══ SUPPLIED INFORMATION
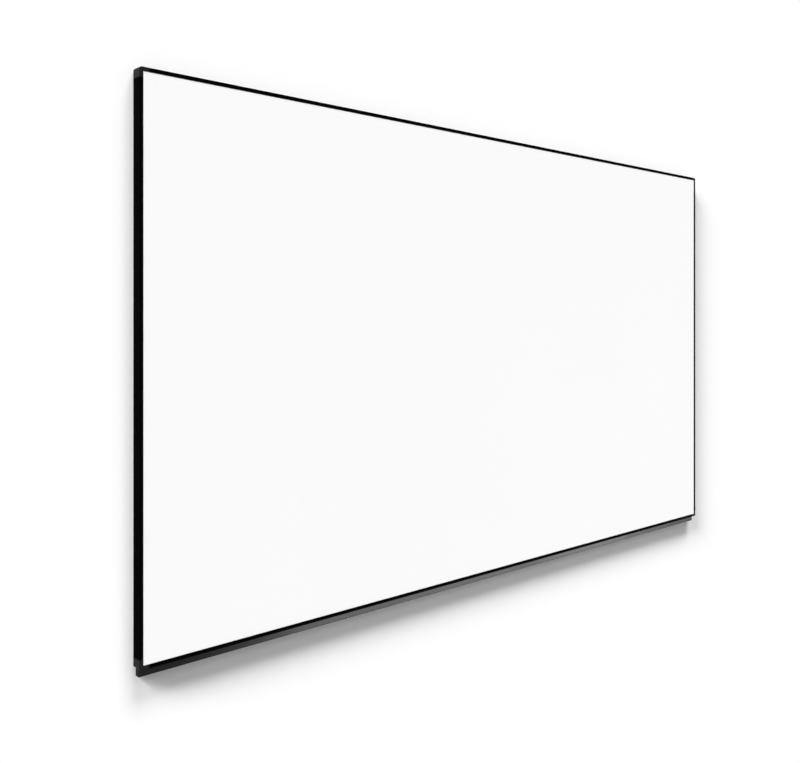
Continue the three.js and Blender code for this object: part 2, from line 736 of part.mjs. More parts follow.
function trimEnd() {
  const plate = run(
    outline(
      [
        [TRIM_TOP, TRIM_FRONT],
        [TRIM_BOTTOM, TRIM_FRONT],
        [TRIM_BOTTOM, -TRIM_BACK_GAP],
        [TRIM_TOP, -TRIM_BACK_GAP],
      ],
      [TRIM_BEND, TRIM_BEND, 0, 0],
    ),
    TRIM_LENGTH + FIT,
    TRIM_LENGTH + FIT + TRIM_END_WALL,
  );
  const plug = block(
    [TRIM_LENGTH - TRIM_END_PLUG, TRIM_LENGTH + FIT + TRIM_END_WALL],
    [TRIM_FRONT + TRIM_WALL + 2 * FIT, -TRIM_BACK_GAP],
    [TRIM_TOP + TRIM_WALL + FIT, TRIM_BOTTOM - TRIM_WALL - FIT],
  );
  return joined([plate, plug]);
}

// Assembly: a group on each edge and each corner of the picture

function placedGroup(x, z, turn) {
  const group = new THREE.Group();
  group.position.set(x, 0, z);
  group.rotation.y = turn;
  group.updateMatrix();
  return group;
}

const EDGES = {
  top: placedGroup(0, PICTURE_TOP, 0),
  bottom: placedGroup(0, PICTURE_BOTTOM, Math.PI),
  left: placedGroup(-HALF_WIDTH, PICTURE_CENTRE, -Math.PI / 2),
  right: placedGroup(HALF_WIDTH, PICTURE_CENTRE, Math.PI / 2),
};

const CORNERS = {
  top_right: placedGroup(HALF_WIDTH, PICTURE_TOP, 0),
  top_left: placedGroup(-HALF_WIDTH, PICTURE_TOP, -Math.PI / 2),
  bottom_left: placedGroup(-HALF_WIDTH, PICTURE_BOTTOM, Math.PI),
  bottom_right: placedGroup(HALF_WIDTH, PICTURE_BOTTOM, Math.PI / 2),
};

// The viewer's left and right halves of the long edges, which the bottom edge's turn swaps.
const HALVES = {
  top: { right: 1, left: -1 },
  bottom: { right: -1, left: 1 },
};

const screen = new THREE.Group();
screen.add(...Object.values(EDGES), ...Object.values(CORNERS));

function addPiece(parent, name, geometry, material, x = 0, y = 0, z = 0) {
  const mesh = new THREE.Mesh(geometry, material);
  mesh.name = name;
  mesh.position.set(x, y, z);
  parent.add(mesh);
}

addPiece(screen, 'screen_membrane', pictureSheet(), FINISHES.sheet);

const handed = (geometry) => ({ 1: geometry, [-1]: mirroredX(geometry) });
const halfRails = handed(halfRail());
const halfBezels = { top: handed(halfBezel()), bottom: handed(drilledHalfBezel()) };
const halfRows = handed(tensionRow(ROD_END_GAP, HALF_HEM_END - ROD_END_GAP, halfSprings));
const lowerTrims = handed(lowerTrim());
const trimEnds = handed(trimEnd());
const splice = splicePlate();
const foot = supportFoot();
const spliceScrewBlank = spliceScrew();
const footScrewBlank = footScrew();
const bracket = wallBracket();

for (const [edge, halves] of Object.entries(HALVES)) {
  for (const [hand, direction] of Object.entries(halves)) {
    addPiece(EDGES[edge], `${edge}_rail_${hand}`, halfRails[direction], FINISHES.rail);
    addPiece(EDGES[edge], `${edge}_bezel_${hand}`, halfBezels[edge][direction], FINISHES.bezel);
    addPiece(EDGES[edge], `tension_row_${edge}_${hand}`, halfRows[direction], FINISHES.spring);
    SPLICE_SCREWS.forEach((station, i) => {
      const name = `splice_screw_${edge}_${hand}_${i + 1}`;
      const x = direction * station;
      addPiece(EDGES[edge], name, spliceScrewBlank, FINISHES.screw, x, PLATE_BACK + FIT, PLATE_MIDDLE_OUT);
    });
    const seat = FOOT_OUT - FOOT_THICKNESS - FIT;
    const screwName = `support_screw_${edge}_${hand}`;
    addPiece(EDGES[edge], screwName, footScrewBlank, FINISHES.screw, direction * FOOT_SCREW, RAIL_MIDDLE, seat);
    addPiece(EDGES[edge], `wall_bracket_${edge}_${hand}`, bracket, FINISHES.bracket, direction * SIDE_BRACKET_X);
  }
  addPiece(EDGES[edge], `splice_plate_${edge}`, splice, FINISHES.plate);
  addPiece(EDGES[edge], `support_foot_${edge}`, foot, FINISHES.foot);
}
addPiece(EDGES.top, 'wall_bracket_top_centre', bracket, FINISHES.bracket);
addPiece(screen, 'support_bar', supportBar(), FINISHES.bar, 0, 0, PICTURE_CENTRE);

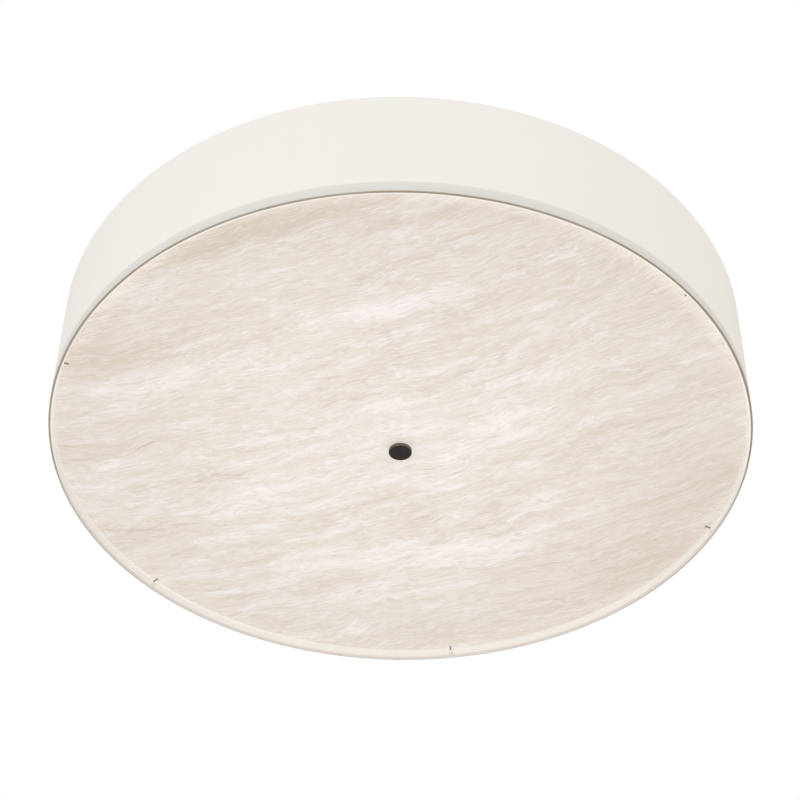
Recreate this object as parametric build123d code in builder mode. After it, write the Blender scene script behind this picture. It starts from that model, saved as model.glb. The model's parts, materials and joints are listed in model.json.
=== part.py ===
"""Semi-flush ceiling light: a wide drum shade with a veined diffuser panel.

Millimetres, +Z up. The origin is the centre of the mounting strap's top face,
in the plane of the ceiling, so the whole light hangs below height 0. The
photograph looks up from below along +Y, with +X to its right.
"""

import os
from math import acos, cos, degrees, radians, sin

from build123d import *

os.makedirs("parts", exist_ok=True)

# Drum shade
shade_diameter = 914.0
shade_height = 172.0
shade_gap = 85.0  # ceiling to the shade's top edge
fabric_thickness = 0.6
liner_thickness = 0.8
bottom_wire_radius = 1.25
top_wire_radius = 2.0
hem_fold = 14.5  # how far the fabric is turned in over each ring
hem_lip_angle = 60.0  # where the fold leaves the wire

# Diffuser panel, the wire tabs under its edge and the finial
panel_edge_gap = 4.4  # turned-in hem to the panel's edge
panel_thickness = 3.0
panel_recess = 13.7  # rim up to the panel's lower face
panel_hole_radius = 6.5
tab_count = 6
tab_first_angle = 20.0
tab_wire_radius = 1.0
tab_bend_radius = 1.5
tab_overlap = 6.0  # how far a tab reaches in under the panel
finial_diameter = 30.5
finial_thickness = 5.0
finial_bevel = 0.9
finial_neck_radius = 8.5
finial_neck_height = 2.0
finial_face = 1.6  # metal left under the finial's bore
washer_radius = 10.5
washer_thickness = 1.5

# Ceiling mount and canopy
strap_length = 120.0
strap_width = 25.0
strap_thickness = 2.0
box_screw_spacing = 88.9
box_slot_width = 5.0
box_slot_length = 16.0
ground_screw_place = 27.0
ground_screw_radius = 2.0
canopy_diameter = 152.0
canopy_depth = 28.0
canopy_wall = 1.2
canopy_shoulder = 14.0
collar_radius = 12.0
collar_height = 12.0
collar_screw_radius = 2.0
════
Repeat the data precisely, line by line.

■ WRITTEN RESPONSE ■
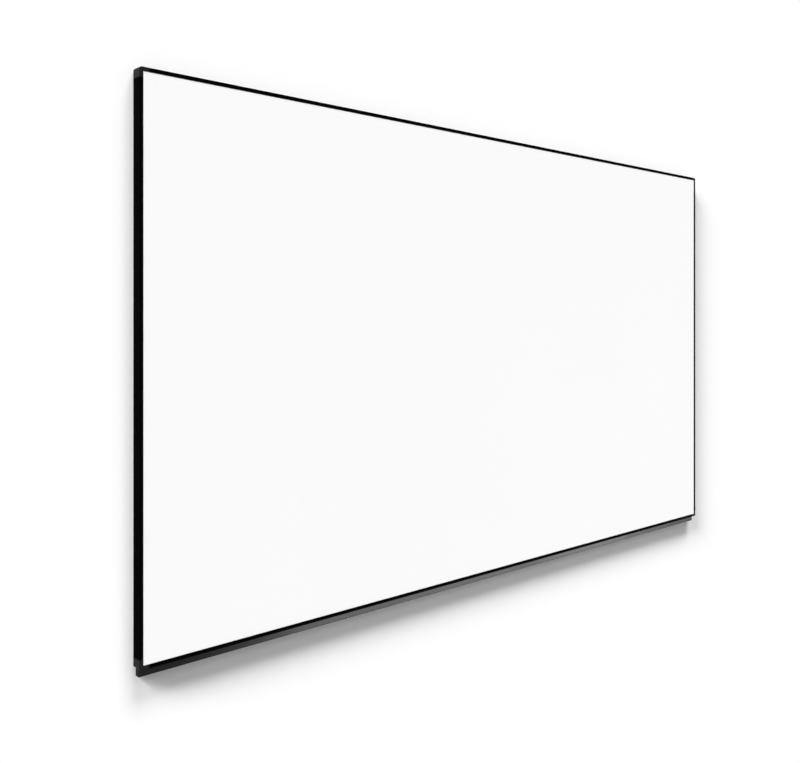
Continue the three.js and Blender code for this object: part 2, from line 736 of part.mjs. More parts follow.
function trimEnd() {
  const plate = run(
    outline(
      [
        [TRIM_TOP, TRIM_FRONT],
        [TRIM_BOTTOM, TRIM_FRONT],
        [TRIM_BOTTOM, -TRIM_BACK_GAP],
        [TRIM_TOP, -TRIM_BACK_GAP],
      ],
      [TRIM_BEND, TRIM_BEND, 0, 0],
    ),
    TRIM_LENGTH + FIT,
    TRIM_LENGTH + FIT + TRIM_END_WALL,
  );
  const plug = block(
    [TRIM_LENGTH - TRIM_END_PLUG, TRIM_LENGTH + FIT + TRIM_END_WALL],
    [TRIM_FRONT + TRIM_WALL + 2 * FIT, -TRIM_BACK_GAP],
    [TRIM_TOP + TRIM_WALL + FIT, TRIM_BOTTOM - TRIM_WALL - FIT],
  );
  return joined([plate, plug]);
}

// Assembly: a group on each edge and each corner of the picture

function placedGroup(x, z, turn) {
  const group = new THREE.Group();
  group.position.set(x, 0, z);
  group.rotation.y = turn;
  group.updateMatrix();
  return group;
}

const EDGES = {
  top: placedGroup(0, PICTURE_TOP, 0),
  bottom: placedGroup(0, PICTURE_BOTTOM, Math.PI),
  left: placedGroup(-HALF_WIDTH, PICTURE_CENTRE, -Math.PI / 2),
  right: placedGroup(HALF_WIDTH, PICTURE_CENTRE, Math.PI / 2),
};

const CORNERS = {
  top_right: placedGroup(HALF_WIDTH, PICTURE_TOP, 0),
  top_left: placedGroup(-HALF_WIDTH, PICTURE_TOP, -Math.PI / 2),
  bottom_left: placedGroup(-HALF_WIDTH, PICTURE_BOTTOM, Math.PI),
  bottom_right: placedGroup(HALF_WIDTH, PICTURE_BOTTOM, Math.PI / 2),
};

// The viewer's left and right halves of the long edges, which the bottom edge's turn swaps.
const HALVES = {
  top: { right: 1, left: -1 },
  bottom: { right: -1, left: 1 },
};

const screen = new THREE.Group();
screen.add(...Object.values(EDGES), ...Object.values(CORNERS));

function addPiece(parent, name, geometry, material, x = 0, y = 0, z = 0) {
  const mesh = new THREE.Mesh(geometry, material);
  mesh.name = name;
  mesh.position.set(x, y, z);
  parent.add(mesh);
}

addPiece(screen, 'screen_membrane', pictureSheet(), FINISHES.sheet);

const handed = (geometry) => ({ 1: geometry, [-1]: mirroredX(geometry) });
const halfRails = handed(halfRail());
const halfBezels = { top: handed(halfBezel()), bottom: handed(drilledHalfBezel()) };
const halfRows = handed(tensionRow(ROD_END_GAP, HALF_HEM_END - ROD_END_GAP, halfSprings));
const lowerTrims = handed(lowerTrim());
const trimEnds = handed(trimEnd());
const splice = splicePlate();
const foot = supportFoot();
const spliceScrewBlank = spliceScrew();
const footScrewBlank = footScrew();
const bracket = wallBracket();

for (const [edge, halves] of Object.entries(HALVES)) {
  for (const [hand, direction] of Object.entries(halves)) {
    addPiece(EDGES[edge], `${edge}_rail_${hand}`, halfRails[direction], FINISHES.rail);
    addPiece(EDGES[edge], `${edge}_bezel_${hand}`, halfBezels[edge][direction], FINISHES.bezel);
    addPiece(EDGES[edge], `tension_row_${edge}_${hand}`, halfRows[direction], FINISHES.spring);
    SPLICE_SCREWS.forEach((station, i) => {
      const name = `splice_screw_${edge}_${hand}_${i + 1}`;
      const x = direction * station;
      addPiece(EDGES[edge], name, spliceScrewBlank, FINISHES.screw, x, PLATE_BACK + FIT, PLATE_MIDDLE_OUT);
    });
    const seat = FOOT_OUT - FOOT_THICKNESS - FIT;
    const screwName = `support_screw_${edge}_${hand}`;
    addPiece(EDGES[edge], screwName, footScrewBlank, FINISHES.screw, direction * FOOT_SCREW, RAIL_MIDDLE, seat);
    addPiece(EDGES[edge], `wall_bracket_${edge}_${hand}`, bracket, FINISHES.bracket, direction * SIDE_BRACKET_X);
  }
  addPiece(EDGES[edge], `splice_plate_${edge}`, splice, FINISHES.plate);
  addPiece(EDGES[edge], `support_foot_${edge}`, foot, FINISHES.foot);
}
addPiece(EDGES.top, 'wall_bracket_top_centre', bracket, FINISHES.bracket);
addPiece(screen, 'support_bar', supportBar(), FINISHES.bar, 0, 0, PICTURE_CENTRE);

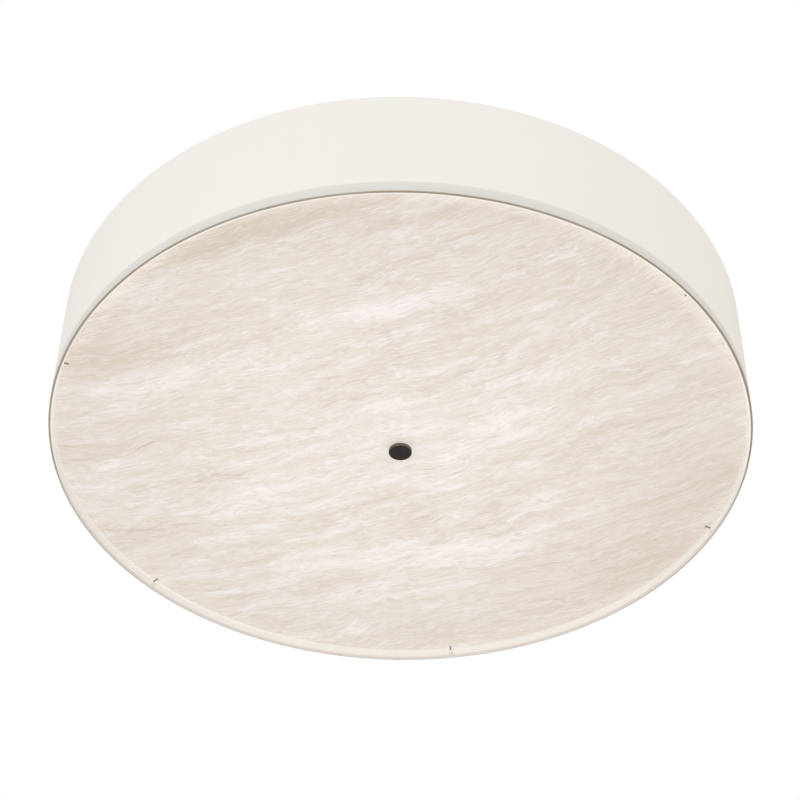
Recreate this object as parametric build123d code in builder mode. After it, write the Blender scene script behind this picture. It starts from that model, saved as model.glb. The model's parts, materials and joints are listed in model.json.
=== part.py ===
"""Semi-flush ceiling light: a wide drum shade with a veined diffuser panel.

Millimetres, +Z up. The origin is the centre of the mounting strap's top face,
in the plane of the ceiling, so the whole light hangs below height 0. The
photograph looks up from below along +Y, with +X to its right.
"""

import os
from math import acos, cos, degrees, radians, sin

from build123d import *

os.makedirs("parts", exist_ok=True)

# Drum shade
shade_diameter = 914.0
shade_height = 172.0
shade_gap = 85.0  # ceiling to the shade's top edge
fabric_thickness = 0.6
liner_thickness = 0.8
bottom_wire_radius = 1.25
top_wire_radius = 2.0
hem_fold = 14.5  # how far the fabric is turned in over each ring
hem_lip_angle = 60.0  # where the fold leaves the wire

# Diffuser panel, the wire tabs under its edge and the finial
panel_edge_gap = 4.4  # turned-in hem to the panel's edge
panel_thickness = 3.0
panel_recess = 13.7  # rim up to the panel's lower face
panel_hole_radius = 6.5
tab_count = 6
tab_first_angle = 20.0
tab_wire_radius = 1.0
tab_bend_radius = 1.5
tab_overlap = 6.0  # how far a tab reaches in under the panel
finial_diameter = 30.5
finial_thickness = 5.0
finial_bevel = 0.9
finial_neck_radius = 8.5
finial_neck_height = 2.0
finial_face = 1.6  # metal left under the finial's bore
washer_radius = 10.5
washer_thickness = 1.5

# Ceiling mount and canopy
strap_length = 120.0
strap_width = 25.0
strap_thickness = 2.0
box_screw_spacing = 88.9
box_slot_width = 5.0
box_slot_length = 16.0
ground_screw_place = 27.0
ground_screw_radius = 2.0
canopy_diameter = 152.0
canopy_depth = 28.0
canopy_wall = 1.2
canopy_shoulder = 14.0
collar_radius = 12.0
collar_height = 12.0
collar_screw_radius = 2.0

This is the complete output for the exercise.